Given its great importance, it’s no wonder that the search for answers has lead to some debate among archaeologists.
The Clovis Culture
The generally accepted theory of human migration over the past 90 years among scientists says that the first migration of humans to North America took place along a then-existent land bridge across the Bering Sea between 13,000 and 15,000 years ago, with subsequent migrations taking place in the following years.
These people were believed to have rapidly made their way down the Pacific coast, eventually settling throughout the Americas within about 2,000 years of their arrival.

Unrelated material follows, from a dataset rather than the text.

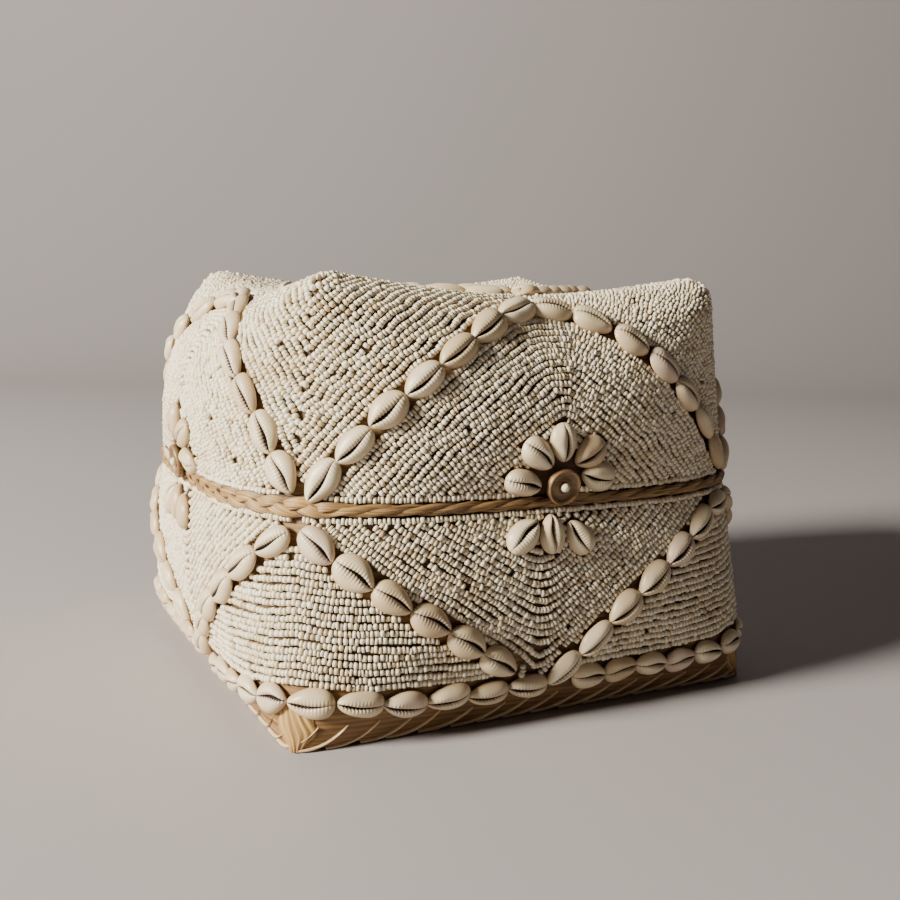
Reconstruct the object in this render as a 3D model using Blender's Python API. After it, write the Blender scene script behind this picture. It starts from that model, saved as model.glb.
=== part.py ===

This view, dubbed the short chronology theory, was originally supported by a find of artifacts, including distinctive spearheads, at a site in Clovis, New Mexico. While other archaeological sites have been identified across the Americas bearing evidence of humans, none had been dated to a time previous to the so-called “Clovis culture.”
A more recently reported find at the Paisley Caves in Oregon has provided researchers with human DNA and more artifacts, including spearheads made quite differently from those of the Clovis culture and dating to about the same time, suggesting that more than one people inhabited North America during the time of the supposed first migration.
Theorized migration paths of Clovis people:
Given my previous understanding that the Clovis people were the first in the Americas and the obvious importance of this question as it relates to our understanding of recent human history, I set off to see if any other finds had contradicted the ideas behind the short chronology theory.
To my surprise and delight, I quickly began to learn about the sites at Pedra Furada in Brazil.
The highlight of the Pedra Furada sites are apparent human settlement artifacts that date to up to 60,000 years ago along with evidence of continuous human settlement during this long period.
The find has been hotly contested given the long-held idea of the Clovis people being the first to migrate to the Americas and many of the archaeologists who support that theory claim that the Pedra Furada sites and artifacts are simple geofacts, caused by natural forces.
It is an interesting debate and a reminder that no matter how much we know, there is much more that we don’t, especially when it comes to human history before the Neolithic Revolution.